Quail in a Sea of Gold
This quail picked a great perch in front of a sea of yellow wildflowers, and was kind enough to hang out on it until I got close enough and at the right position to take this shot.
Photograph of a California quail set against a backdrop of golden wildflowers

Whenever I view this image, I can still feel the stillness and quiet solitude of that morning. I've taken many trips to Limantour Beach under the early morning fog, and this shot really captured the essence the experience.
Photograph of a foggy morning in the estuary at Point Reyes National Seashore

Quail on a Post
I had a good year photographing California quail in 2010, and this image was on my first really nice opportunity. I like how this light and the pose help to highlight the beautiful patterns of the feathers on its neck.
Photograph of a male California quail on a fencepost in Point Reyes

Douglas Iris
I'm not particularly drawn to photographing flowers, but irises have a special place in my heart. I love to find these early spring wildflowers covering the coastal hillsides of Point Reyes National Seashore.
Photograph of a wild Douglas iris in Point Reyes National Seashore

Relaxing on Loser's Beach
My favorite annual event along the coast is the winter arrival of the northern elephant seals. These animals are incredible, and walking among then at Año Nuevo State Reserve really makes you feel like you're in a nature documentary. I can't wait to take my annual pilgrimage there in early January!
Photograph of a northern elephant seal relaxing on the beach

And finally, as a bonus, here is one of my favorite shots that my beautiful wife took of me behind the lens this year. This is from our trip up to Tahoe:
Photograph of Pat Ulrich photographing Lake Tahoe

Wednesday, January 6, 2010

Happy New Year & Favorites of 2009

I'm back in Northern California after our very busy but great holiday travels, and I wanted to wish you all a (belated) Happy New Year! I still have a handful of images from late 2009 that I haven't had the chance to post yet (including probably two more sets from the San Diego Zoo), but I thought I would start off a new year with a recap of my favorite photos that I took in 2009 (as inspired by Jim Goldstein's annual Blog Project). Last year was a really fun year for me photographically, as I had some of the best wildlife encounters I've ever experienced, as well as upgrades to both a longer lens and a new camera.

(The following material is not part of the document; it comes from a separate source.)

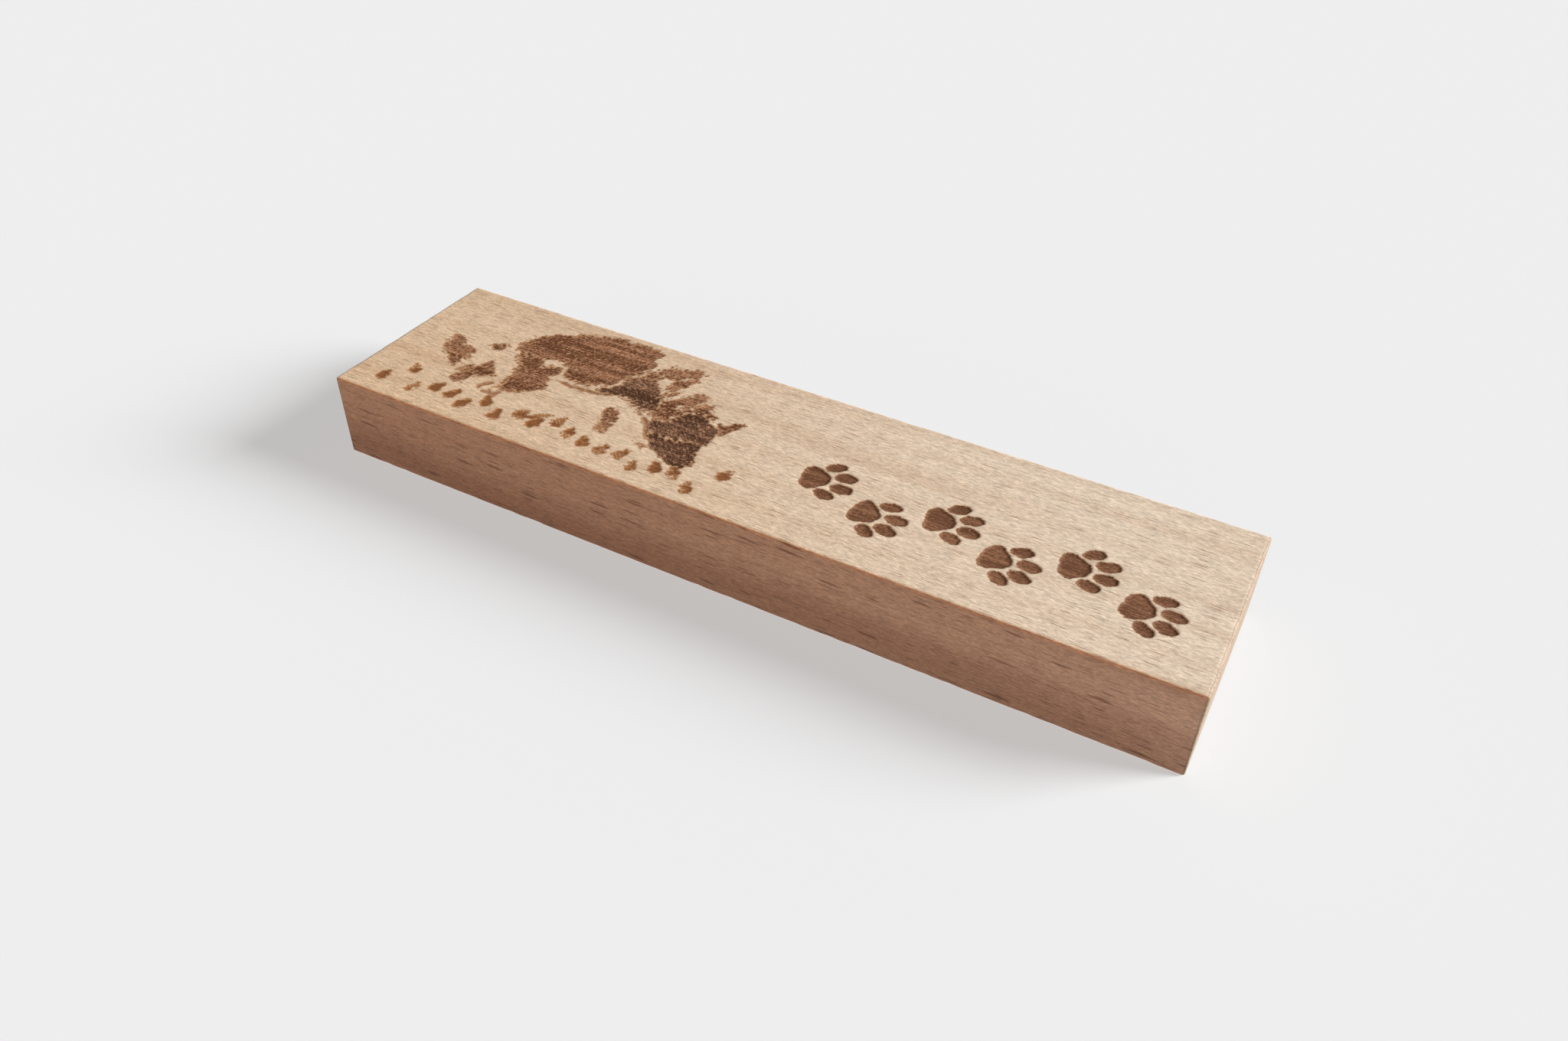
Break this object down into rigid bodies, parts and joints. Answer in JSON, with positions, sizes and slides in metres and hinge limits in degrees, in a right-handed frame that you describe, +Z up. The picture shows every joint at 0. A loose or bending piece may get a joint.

In no particular order, here's my Fine Fifteen from 2009.

Without a doubt this was one of my favorite shots from last year -- it even appeared as an editor's choice in the Autumn Issue of The Nature Conservancy's magazine.
Photograph of light streaming through a foggy forest in Tomales Bay State Park

When I went to Ano Nuevo State Reserve in January, we opted for a late day tour, since we had done an early one the previous year. It turned out that we were always facing into the sun when viewing the elephant seals, which made for poor photo conditions. However, we luckily decided to walk one of the other beaches in the park for the sunset, and were treated to great light on three spectacular giants.
Photograph of a northern elephant seal posturing at Ano Nuevo State Reserve

As I wrote about when I posted this one, I am still searching for my 'perfect' shot of the bridge in the fog, but this one did turn out nicely.
Photograph of the Golden Gate Bridge draped in fog at sunrise

My Halloween outing to Point Reyes was one of my favorite wildlife experiences I've ever had (posted as a four part series, see part one here). I had never before spent time with a wild coyote up close, and the deer gave some great poses too. This was one of those times that the experience makes the images better in my mind than they may actually be, and I had to limit myself to picking just two.
Photograph of a mule deer doe on the alert

Spending this much time with a coyote is something I won't soon forget.
Photograph of a coyote on a foggy morning in Point Reyes National Seashore

Over the summer, I had the opportunity to get a nice series of this willet in the overcast early morning light.
Photograph of a friendly willet in Point Reyes National Seashore

This shot was an attempt on my part to make the conscious effort to get out of my comfort zone and take images that were not wildlife based. There was something attractive to me about this tumbleweed shape in the sands of Point Reyes.
Photograph of beach tumbleweed in Point Reyes

A classic pose of a dowitcher preening from the ponds at Radio Road.
Photograph of a dowitcher standing tall while preening

This was the closest I've ever been able to get to oystercatchers, as a trio of them were quite relaxed along the rocks at Point Lobos State Reserve. The overcast skies made for some dreary scenery, but also for a great exposure of their black plumage against the sandstone.
Photographic portrait of a black oystercatcher at Point Lobos State Reserve

Taking a friendly charge from this guy was quite a thrill, and he gave me this awesome pose as my prize for not ducking under the bench I was sitting on.
Mule deer buck in Point Reyes National Seashore

I'm a sucker for both preening birds and Northern Shovelers -- so put them together, and this had to be one of my favorites.
Photograph of a northern shoveler drake preening

This great blue heron was kind enough to allow me to work my way in quite close for some full-frame portraits.
Photographic portrait of a great blue heron

After finding very few birds along the beach at Limantour Spit, this sparrow was waiting for me in the parking lot when I returned to the car.
White-crowned sparrow in Point Reyes National Seashore

It was a pleasure to watch a small group of godwits feeding in the surf at Drake's Beach in Point Reyes.
Photograph of three marbled godwits in Point Reyes

A small waterfall on Orcas Island in the San Juan Islands, WA.